Mitch Berg follows up on the idea of Bush losing the conservative base by persuasively arguing Bush is still the best choice and also noting quite correctly that if we elect a fiscally conservative Congress we can get the best of both worlds.
George Will has an interesting column on Bush leading a new form of "strong government conservatism" he may be on the right track, but the fact is that such a philosophy still has the same problems that liberalism faces. It’s not that conservatives don’t like government, it’s that pragmatically government doesn’t work. As Milton Freidman notes, whenever you have people spending other people’s money on other people they’ve no incentive to spend that money wisely. It matters little how popular Social Security, Medicare, and other federal programs are – they’re all in a race against time and fiscal collapse, and it is a race that sooner or later they will lose. It would be far better to have an individual system ready before that happens or the results would be disastrous.

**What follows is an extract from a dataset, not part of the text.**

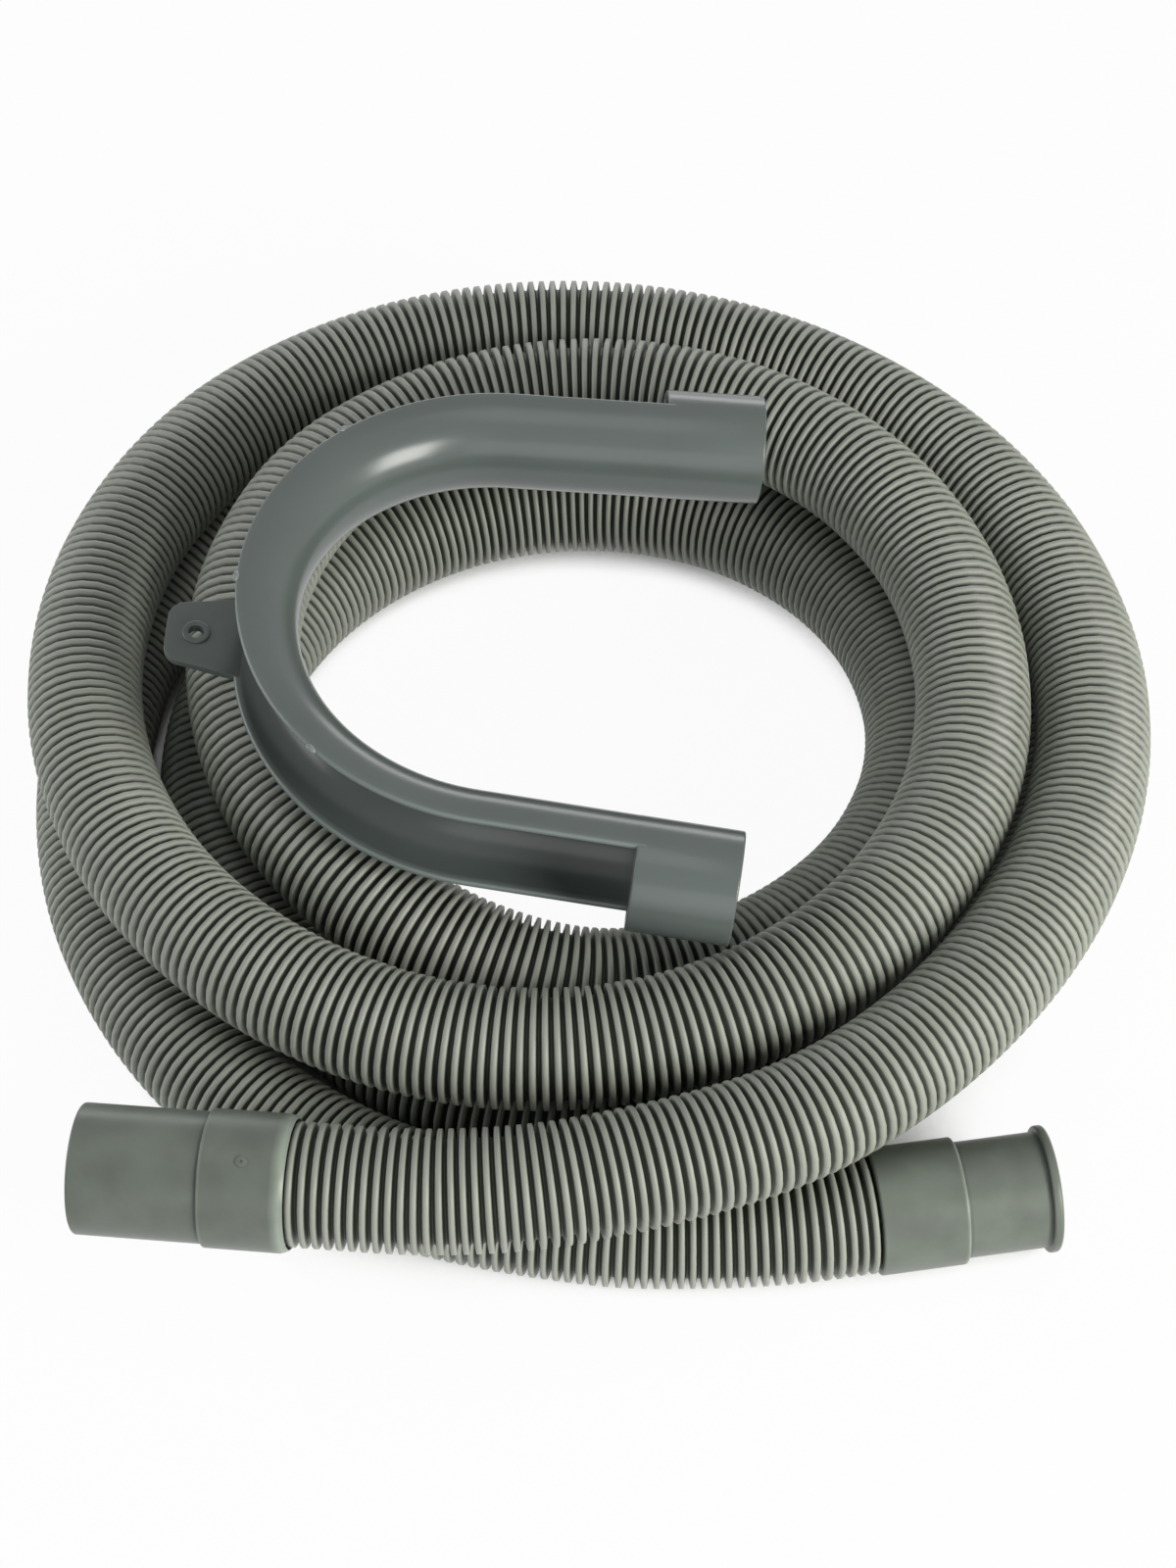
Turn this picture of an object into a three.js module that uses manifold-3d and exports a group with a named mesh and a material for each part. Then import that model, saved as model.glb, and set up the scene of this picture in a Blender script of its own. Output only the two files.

Deacon at Power Line also has some cogent thoughts about Will’s theory in which he argues that Bush’s expansions of federal government make him a non-conservative. I wouldn’t go that far – Bush clearly believes in conservative ideology, or at least gives credible lip service to it. However, I also see things like the Medicare bill as being indicative of a sense of political opportunism on the part of the Bush Administration that betrays that conservatism. Bush is trying to persue an incremental strategy on these issues, but he’s compromising too much and not doing nearly as well as he’d like to believe. Eventually this cognitive dissonance will catch up to him, but if there’s a truly conservative Congress to balance Bush’s spendthrift ways I could see a much stronger domestic policy coming out in the end.